Raw data
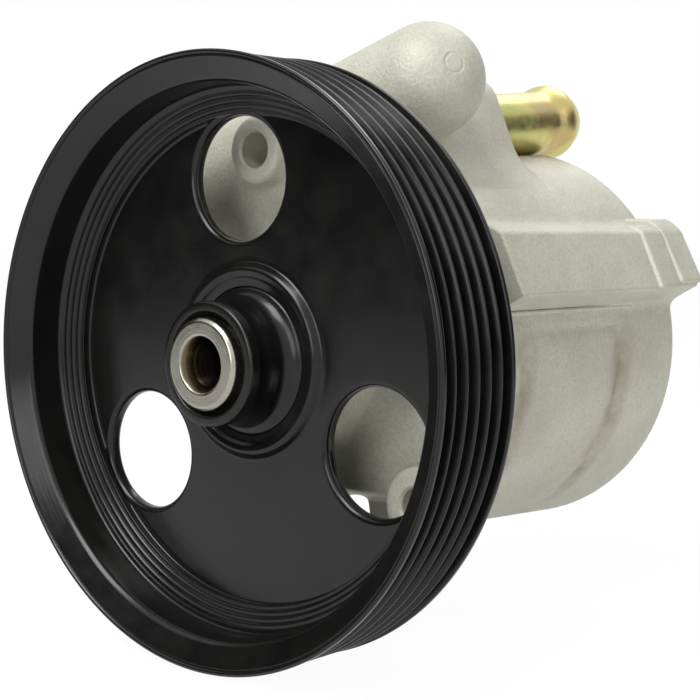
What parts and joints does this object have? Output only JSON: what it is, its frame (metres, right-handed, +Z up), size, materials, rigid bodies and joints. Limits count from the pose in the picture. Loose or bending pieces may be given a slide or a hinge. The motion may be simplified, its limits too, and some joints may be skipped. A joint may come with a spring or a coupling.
{
  "type": "power steering pump",
  "caption": "Hydraulic vane pump in a cast aluminium housing, with a six-groove belt pulley, cross valve boss, plated inlet tube and side lug.",
  "frame": {"origin": "on the shaft axis, in the plane of the three bolt boss faces", "axes": "+Y along the shaft away from the pulley, +Z up through the valve boss and inlet neck, +X towards the side lug"},
  "size_m": [0.126, 0.1272, 0.1352],
  "materials": {
    "cast_aluminium": "fine sand cast, unpainted",
    "black_paint": "gloss black paint on steel",
    "ground_steel": "ground, bright",
    "hard_steel": "hardened and ground",
    "yellow_zinc": "yellow zinc plated",
    "bronze": "plain bearing bronze",
    "seal_rubber": "matte"
  },
  "bodies": {
    "pump_body": {"housing": "cast_aluminium", "shaft_seal": "seal_rubber", "front_bushing": "bronze", "thrust_plate": "hard_steel", "cam_ring": "hard_steel", "dowel_pin_1": "ground_steel", "dowel_pin_2": "ground_steel", "pressure_plate": "hard_steel", "pressure_plate_oring": "seal_rubber", "pressure_plate_spring": "hard_steel", "end_cover": "hard_steel", "end_cover_oring": "seal_rubber", "end_cover_ring": "hard_steel", "inlet_tube": "yellow_zinc", "outlet_union": "yellow_zinc", "outlet_union_oring": "seal_rubber", "valve_spring": "hard_steel"},
    "rotating_group": {"pulley": "black_paint", "pulley_hub": "black_paint", "drive_shaft": "ground_steel", "rotor_clip": "hard_steel", "rotor": "hard_steel", "vane_01": "ground_steel", "vane_02": "ground_steel", "vane_03": "ground_steel", "vane_04": "ground_steel", "vane_05": "ground_steel", "vane_06": "ground_steel", "vane_07": "ground_steel", "vane_08": "ground_steel", "vane_09": "ground_steel", "vane_10": "ground_steel"},
    "flow_valve": {"valve_spool": "ground_steel"}
  },
  "joints": [
    {"name": "pulley_spin", "type": "hinge", "parent": "pump_body", "child": "rotating_group", "pos_m": [0, 0, 0], "axis": [0, 1, 0], "continuous": true},
    {"name": "valve_slide", "type": "slide", "parent": "pump_body", "child": "flow_valve", "axis": [0.9336, 0, 0.3584], "range_m": [0, 0.004], "stiffness_N_per_m": 4000, "springref_m": -0.003}
  ]
}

Set exercise
Copy every line of the material, please, keeping it exactly the same.

Completed exercise
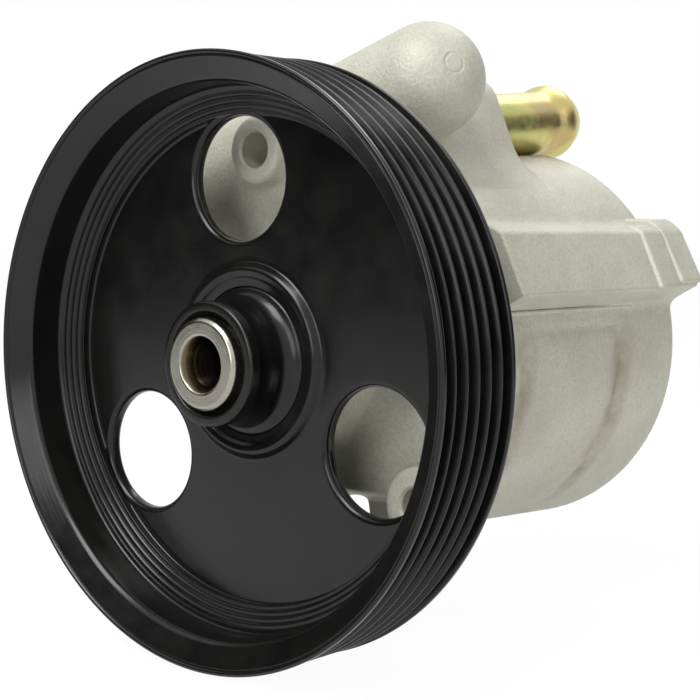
What parts and joints does this object have? Output only JSON: what it is, its frame (metres, right-handed, +Z up), size, materials, rigid bodies and joints. Limits count from the pose in the picture. Loose or bending pieces may be given a slide or a hinge. The motion may be simplified, its limits too, and some joints may be skipped. A joint may come with a spring or a coupling.
{
  "type": "power steering pump",
  "caption": "Hydraulic vane pump in a cast aluminium housing, with a six-groove belt pulley, cross valve boss, plated inlet tube and side lug.",
  "frame": {"origin": "on the shaft axis, in the plane of the three bolt boss faces", "axes": "+Y along the shaft away from the pulley, +Z up through the valve boss and inlet neck, +X towards the side lug"},
  "size_m": [0.126, 0.1272, 0.1352],
  "materials": {
    "cast_aluminium": "fine sand cast, unpainted",
    "black_paint": "gloss black paint on steel",
    "ground_steel": "ground, bright",
    "hard_steel": "hardened and ground",
    "yellow_zinc": "yellow zinc plated",
    "bronze": "plain bearing bronze",
    "seal_rubber": "matte"
  },
  "bodies": {
    "pump_body": {"housing": "cast_aluminium", "shaft_seal": "seal_rubber", "front_bushing": "bronze", "thrust_plate": "hard_steel", "cam_ring": "hard_steel", "dowel_pin_1": "ground_steel", "dowel_pin_2": "ground_steel", "pressure_plate": "hard_steel", "pressure_plate_oring": "seal_rubber", "pressure_plate_spring": "hard_steel", "end_cover": "hard_steel", "end_cover_oring": "seal_rubber", "end_cover_ring": "hard_steel", "inlet_tube": "yellow_zinc", "outlet_union": "yellow_zinc", "outlet_union_oring": "seal_rubber", "valve_spring": "hard_steel"},
    "rotating_group": {"pulley": "black_paint", "pulley_hub": "black_paint", "drive_shaft": "ground_steel", "rotor_clip": "hard_steel", "rotor": "hard_steel", "vane_01": "ground_steel", "vane_02": "ground_steel", "vane_03": "ground_steel", "vane_04": "ground_steel", "vane_05": "ground_steel", "vane_06": "ground_steel", "vane_07": "ground_steel", "vane_08": "ground_steel", "vane_09": "ground_steel", "vane_10": "ground_steel"},
    "flow_valve": {"valve_spool": "ground_steel"}
  },
  "joints": [
    {"name": "pulley_spin", "type": "hinge", "parent": "pump_body", "child": "rotating_group", "pos_m": [0, 0, 0], "axis": [0, 1, 0], "continuous": true},
    {"name": "valve_slide", "type": "slide", "parent": "pump_body", "child": "flow_valve", "axis": [0.9336, 0, 0.3584], "range_m": [0, 0.004], "stiffness_N_per_m": 4000, "springref_m": -0.003}
  ]
}